### WORK TO BE COMPLETED:
Repeat the whole listing exactly.

### DATA BLOCK:
┄┄┄┄┄┄┄┄┄┄┄┄┄┄┄┄┄┄┄┄

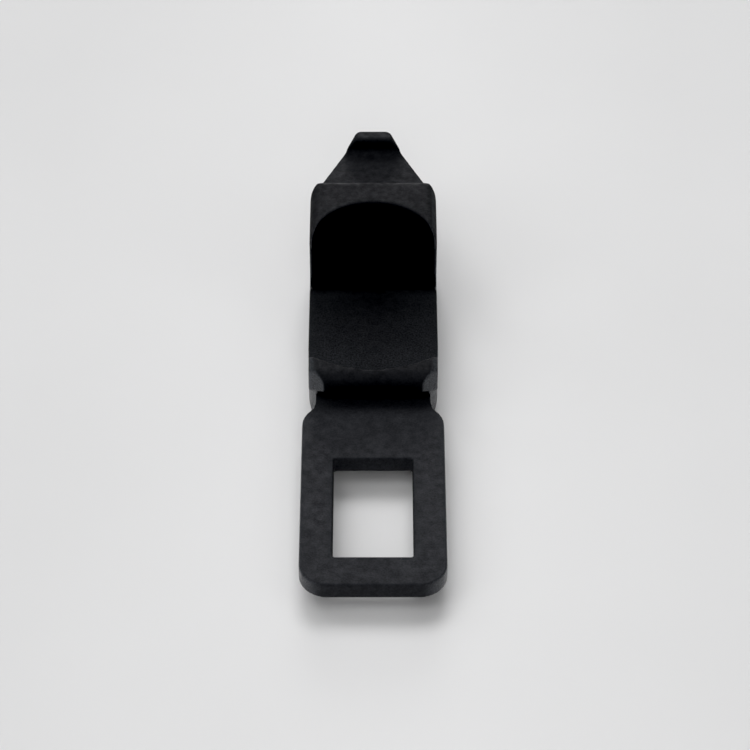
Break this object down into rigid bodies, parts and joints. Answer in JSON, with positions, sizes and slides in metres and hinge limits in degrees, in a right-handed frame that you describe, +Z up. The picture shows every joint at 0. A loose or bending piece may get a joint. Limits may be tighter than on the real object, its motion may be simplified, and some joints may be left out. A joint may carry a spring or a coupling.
{
  "type": "strap buckle",
  "caption": "Rigid strap buckle: flat latch tongue with a rectangular window, a block with a raised nose and a forked hook head, and a tapering thumb tab.",
  "frame": {"origin": "under the middle of the buckle's length and width, on the plane it lies on", "axes": "+Y along the buckle from the tongue's front edge to the tab's tip, +Z up, +X to the right seen from the tongue"},
  "size_m": [0.0248, 0.102, 0.0229],
  "materials": {
    "tongue": "grainy matte",
    "body": "grainy matte",
    "tab": "grainy matte"
  },
  "bodies": {
    "root": {"tongue_plate": "tongue", "hook_body": "body", "thumb_tab": "tab"}
  },
  "joints": []
}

┄┄┄┄┄┄┄┄┄┄┄┄┄┄┄┄┄┄┄┄

### COMPLETE ANSWER:
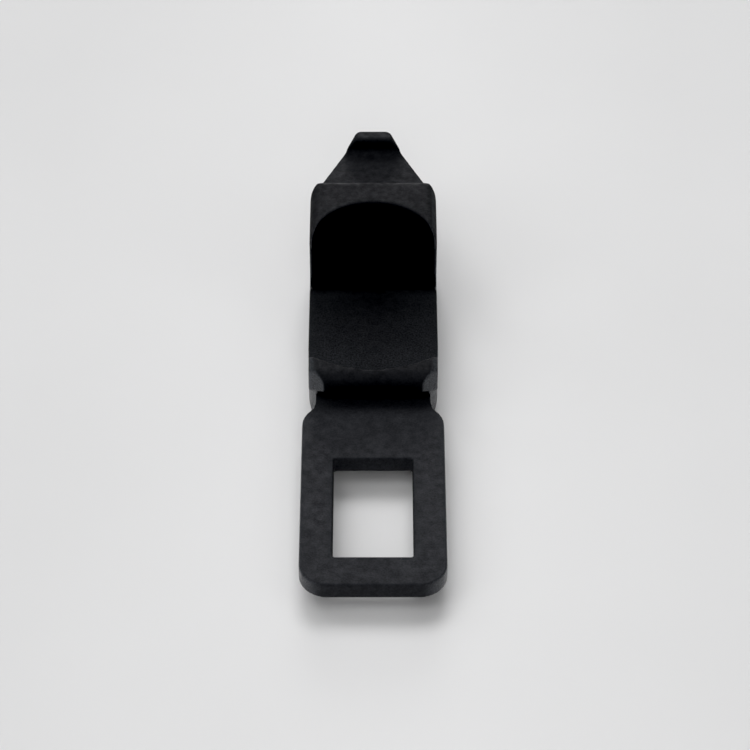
Break this object down into rigid bodies, parts and joints. Answer in JSON, with positions, sizes and slides in metres and hinge limits in degrees, in a right-handed frame that you describe, +Z up. The picture shows every joint at 0. A loose or bending piece may get a joint. Limits may be tighter than on the real object, its motion may be simplified, and some joints may be left out. A joint may carry a spring or a coupling.
{
  "type": "strap buckle",
  "caption": "Rigid strap buckle: flat latch tongue with a rectangular window, a block with a raised nose and a forked hook head, and a tapering thumb tab.",
  "frame": {"origin": "under the middle of the buckle's length and width, on the plane it lies on", "axes": "+Y along the buckle from the tongue's front edge to the tab's tip, +Z up, +X to the right seen from the tongue"},
  "size_m": [0.0248, 0.102, 0.0229],
  "materials": {
    "tongue": "grainy matte",
    "body": "grainy matte",
    "tab": "grainy matte"
  },
  "bodies": {
    "root": {"tongue_plate": "tongue", "hook_body": "body", "thumb_tab": "tab"}
  },
  "joints": []
}